Given data>

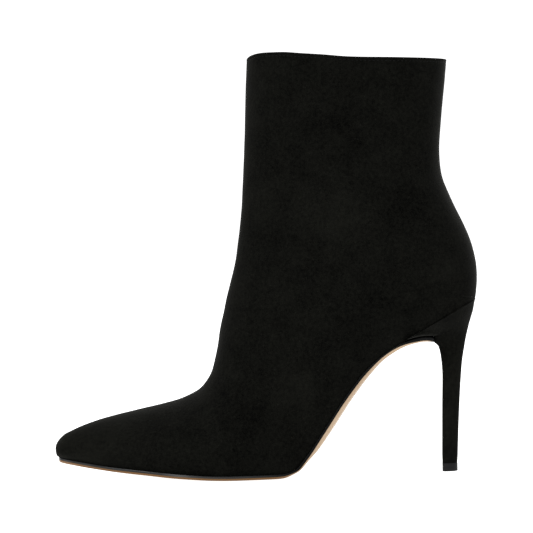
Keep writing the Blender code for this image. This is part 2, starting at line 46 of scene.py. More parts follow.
# Finishes: a wire is a node's output, so a sum of wires is written as plain Python

class Wire:
    def __init__(self, finish, socket):
        self.finish = finish
        self.socket = socket

    def sum(self, operation, first, second):
        return self.finish.node("ShaderNodeMath", {"operation": operation}, {0: first, 1: second})

    def __add__(self, other):
        return self.sum("ADD", self, other)

    def __radd__(self, other):
        return self.sum("ADD", other, self)

    def __sub__(self, other):
        return self.sum("SUBTRACT", self, other)

    def __rsub__(self, other):
        return self.sum("SUBTRACT", other, self)

    def __mul__(self, other):
        return self.sum("MULTIPLY", self, other)

    def __rmul__(self, other):
        return self.sum("MULTIPLY", other, self)


lumpShare = 0.6  # a lump of a noise is about this share of its cell
noiseSpan = (0.3, 0.7)  # nearly all values of a noise
noiseCore = (0.35, 0.65)  # a narrower span, which gives more contrast


class Finish:
    def __init__(self, name, fixed):
        self.material = bpy.data.materials.new(name)
        self.material.use_nodes = True
        self.tree = self.material.node_tree
        self.shader = self.tree.nodes["Principled BSDF"]
        for socket, value in fixed.items():
            self.shader.inputs[socket].default_value = value

    def node(self, kind, settings=None, inputs=None, output=0):
        made = self.tree.nodes.new(kind)
        for name, value in (settings or {}).items():
            setattr(made, name, value)
        for socket, value in (inputs or {}).items():
            self.feed(made.inputs[socket], value)
        return Wire(self, made.outputs[output])

    def feed(self, socket, value):
        if isinstance(value, Wire):
            self.tree.links.new(value.socket, socket)
        else:
            socket.default_value = value

    def set(self, socket, value):
        self.feed(self.shader.inputs[socket], value)

    def place(self, stretch=(1, 1, 1)):  # the point on the boot, in metres times stretch
        spot = self.node("ShaderNodeTexCoord", output="Object")
        return self.node("ShaderNodeMapping", {}, {"Vector": spot, "Scale": stretch})

    def lengthways(self):  # X of the point on the boot
        return self.node("ShaderNodeSeparateXYZ", {}, {0: self.place()})

    def grain(self, size, detail=2.0, rough=0.5, stretch=(1, 1, 1)):  # lumps about size across
        inputs = {"Vector": self.place(stretch), "Scale": lumpShare / size,
                  "Detail": detail, "Roughness": rough}
        return self.node("ShaderNodeTexNoise", {}, inputs)

    # low..high becomes newLow..newHigh, and values beyond stay at the ends
    def spread(self, value, low, high, newLow=0.0, newHigh=1.0, kind="LINEAR"):
        settings = {"clamp": True, "interpolation_type": kind}
        inputs = {0: value, 1: low, 2: high, 3: newLow, 4: newHigh}
        return self.node("ShaderNodeMapRange", settings, inputs)

    def mix(self, share, first, second):
        settings = {"data_type": "RGBA", "blend_type": "MIX"}
        return self.node("ShaderNodeMix", settings, {0: share, 6: first, 7: second}, output=2)

    def bump(self, height, look):
        inputs = {"Height": height, "Distance": look["bumpDepth"], "Strength": look["bumpStrength"]}
        return self.node("ShaderNodeBump", {}, inputs)


def grey(level, warmth=0.0):
    return (level * (1 - 0.1 * warmth), level, level * (1 - warmth), 1)


# Places where the nap tone is lighter or darker, partly brushed nap and partly painted light and
# shade of the boot's broad forms: X, Z and radius in mm, and change of tone
napAndShadeNames = ("x", "z", "radius", "tone")
napAndShadePlaces = (
    (42, 152, 34, 0.55),
    (16, 108, 24, 0.12),
    (18, 52, 22, 0.60),
    (-1, 160, 16, 0.35),
    (-92, 20, 30, 0.45),
    (-116, 14, 26, 0.60),
    (106, 48, 34, 0.65),
    (104, 20, 26, 0.50),
    (104, 118, 24, 0.40),
    (84, 158, 26, -0.30),
    (12, 136, 18, -0.30),
    (-12, 40, 26, -0.42),
    (48, 204, 30, -0.25),
    (70, 104, 22, -0.25),
)

suedeLook = {
    "dark": 0.00005,
    "light": 0.0078,
    "warmth": 0.20,
    "headroom": 0.64,  # leaves room for the places of brushed nap and painted light and shade below the light tone
    "patch": 7 * mm,  # soft patches in the nap
    "patchTone": 0.20,
    "fleck": 1.1 * mm,
    "fleckTone": 0.40,
    "fleckSpan": (0.34, 0.66),  # of the patches too
    "fibre": 0.30 * mm,
    "fibreTone": 0.38,
    "fibreSpan": (0.36, 0.64),
    "dust": 0.9 * mm,  # sparse light specks
    "dustTone": 0.45,
    "dustSpan": (0.68, 0.80),
    "napAndShadeTone": 0.42,  # times the tone in each row of the places of brushed nap and painted light and shade
    "roughness": (0.86, 0.98),
    "napFibre": 0.7,
    "napFleck": 0.6,
    "bumpDepth": 0.14 * mm,
    "bumpStrength": 0.8,
    "specular": 0.02,
    "sheen": 0.034,
    "sheenRoughness": 0.36,
    "sheenTint": (0.85, 0.85, 0.78, 1),
}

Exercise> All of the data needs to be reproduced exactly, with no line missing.

Solution to this task>
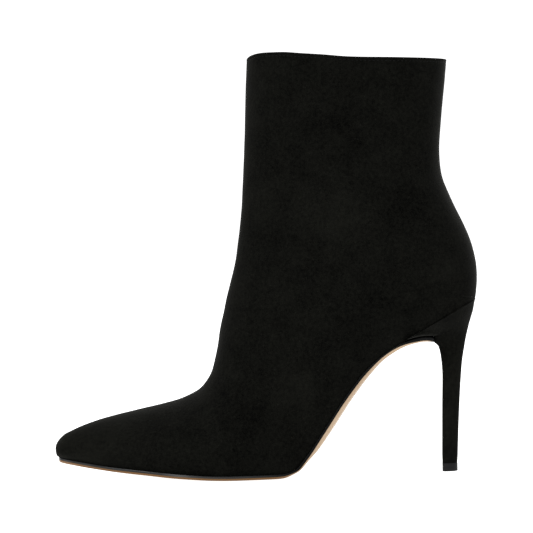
Keep writing the Blender code for this image. This is part 2, starting at line 46 of scene.py. More parts follow.
# Finishes: a wire is a node's output, so a sum of wires is written as plain Python

class Wire:
    def __init__(self, finish, socket):
        self.finish = finish
        self.socket = socket

    def sum(self, operation, first, second):
        return self.finish.node("ShaderNodeMath", {"operation": operation}, {0: first, 1: second})

    def __add__(self, other):
        return self.sum("ADD", self, other)

    def __radd__(self, other):
        return self.sum("ADD", other, self)

    def __sub__(self, other):
        return self.sum("SUBTRACT", self, other)

    def __rsub__(self, other):
        return self.sum("SUBTRACT", other, self)

    def __mul__(self, other):
        return self.sum("MULTIPLY", self, other)

    def __rmul__(self, other):
        return self.sum("MULTIPLY", other, self)


lumpShare = 0.6  # a lump of a noise is about this share of its cell
noiseSpan = (0.3, 0.7)  # nearly all values of a noise
noiseCore = (0.35, 0.65)  # a narrower span, which gives more contrast


class Finish:
    def __init__(self, name, fixed):
        self.material = bpy.data.materials.new(name)
        self.material.use_nodes = True
        self.tree = self.material.node_tree
        self.shader = self.tree.nodes["Principled BSDF"]
        for socket, value in fixed.items():
            self.shader.inputs[socket].default_value = value

    def node(self, kind, settings=None, inputs=None, output=0):
        made = self.tree.nodes.new(kind)
        for name, value in (settings or {}).items():
            setattr(made, name, value)
        for socket, value in (inputs or {}).items():
            self.feed(made.inputs[socket], value)
        return Wire(self, made.outputs[output])

    def feed(self, socket, value):
        if isinstance(value, Wire):
            self.tree.links.new(value.socket, socket)
        else:
            socket.default_value = value

    def set(self, socket, value):
        self.feed(self.shader.inputs[socket], value)

    def place(self, stretch=(1, 1, 1)):  # the point on the boot, in metres times stretch
        spot = self.node("ShaderNodeTexCoord", output="Object")
        return self.node("ShaderNodeMapping", {}, {"Vector": spot, "Scale": stretch})

    def lengthways(self):  # X of the point on the boot
        return self.node("ShaderNodeSeparateXYZ", {}, {0: self.place()})

    def grain(self, size, detail=2.0, rough=0.5, stretch=(1, 1, 1)):  # lumps about size across
        inputs = {"Vector": self.place(stretch), "Scale": lumpShare / size,
                  "Detail": detail, "Roughness": rough}
        return self.node("ShaderNodeTexNoise", {}, inputs)

    # low..high becomes newLow..newHigh, and values beyond stay at the ends
    def spread(self, value, low, high, newLow=0.0, newHigh=1.0, kind="LINEAR"):
        settings = {"clamp": True, "interpolation_type": kind}
        inputs = {0: value, 1: low, 2: high, 3: newLow, 4: newHigh}
        return self.node("ShaderNodeMapRange", settings, inputs)

    def mix(self, share, first, second):
        settings = {"data_type": "RGBA", "blend_type": "MIX"}
        return self.node("ShaderNodeMix", settings, {0: share, 6: first, 7: second}, output=2)

    def bump(self, height, look):
        inputs = {"Height": height, "Distance": look["bumpDepth"], "Strength": look["bumpStrength"]}
        return self.node("ShaderNodeBump", {}, inputs)


def grey(level, warmth=0.0):
    return (level * (1 - 0.1 * warmth), level, level * (1 - warmth), 1)


# Places where the nap tone is lighter or darker, partly brushed nap and partly painted light and
# shade of the boot's broad forms: X, Z and radius in mm, and change of tone
napAndShadeNames = ("x", "z", "radius", "tone")
napAndShadePlaces = (
    (42, 152, 34, 0.55),
    (16, 108, 24, 0.12),
    (18, 52, 22, 0.60),
    (-1, 160, 16, 0.35),
    (-92, 20, 30, 0.45),
    (-116, 14, 26, 0.60),
    (106, 48, 34, 0.65),
    (104, 20, 26, 0.50),
    (104, 118, 24, 0.40),
    (84, 158, 26, -0.30),
    (12, 136, 18, -0.30),
    (-12, 40, 26, -0.42),
    (48, 204, 30, -0.25),
    (70, 104, 22, -0.25),
)

suedeLook = {
    "dark": 0.00005,
    "light": 0.0078,
    "warmth": 0.20,
    "headroom": 0.64,  # leaves room for the places of brushed nap and painted light and shade below the light tone
    "patch": 7 * mm,  # soft patches in the nap
    "patchTone": 0.20,
    "fleck": 1.1 * mm,
    "fleckTone": 0.40,
    "fleckSpan": (0.34, 0.66),  # of the patches too
    "fibre": 0.30 * mm,
    "fibreTone": 0.38,
    "fibreSpan": (0.36, 0.64),
    "dust": 0.9 * mm,  # sparse light specks
    "dustTone": 0.45,
    "dustSpan": (0.68, 0.80),
    "napAndShadeTone": 0.42,  # times the tone in each row of the places of brushed nap and painted light and shade
    "roughness": (0.86, 0.98),
    "napFibre": 0.7,
    "napFleck": 0.6,
    "bumpDepth": 0.14 * mm,
    "bumpStrength": 0.8,
    "specular": 0.02,
    "sheen": 0.034,
    "sheenRoughness": 0.36,
    "sheenTint": (0.85, 0.85, 0.78, 1),
}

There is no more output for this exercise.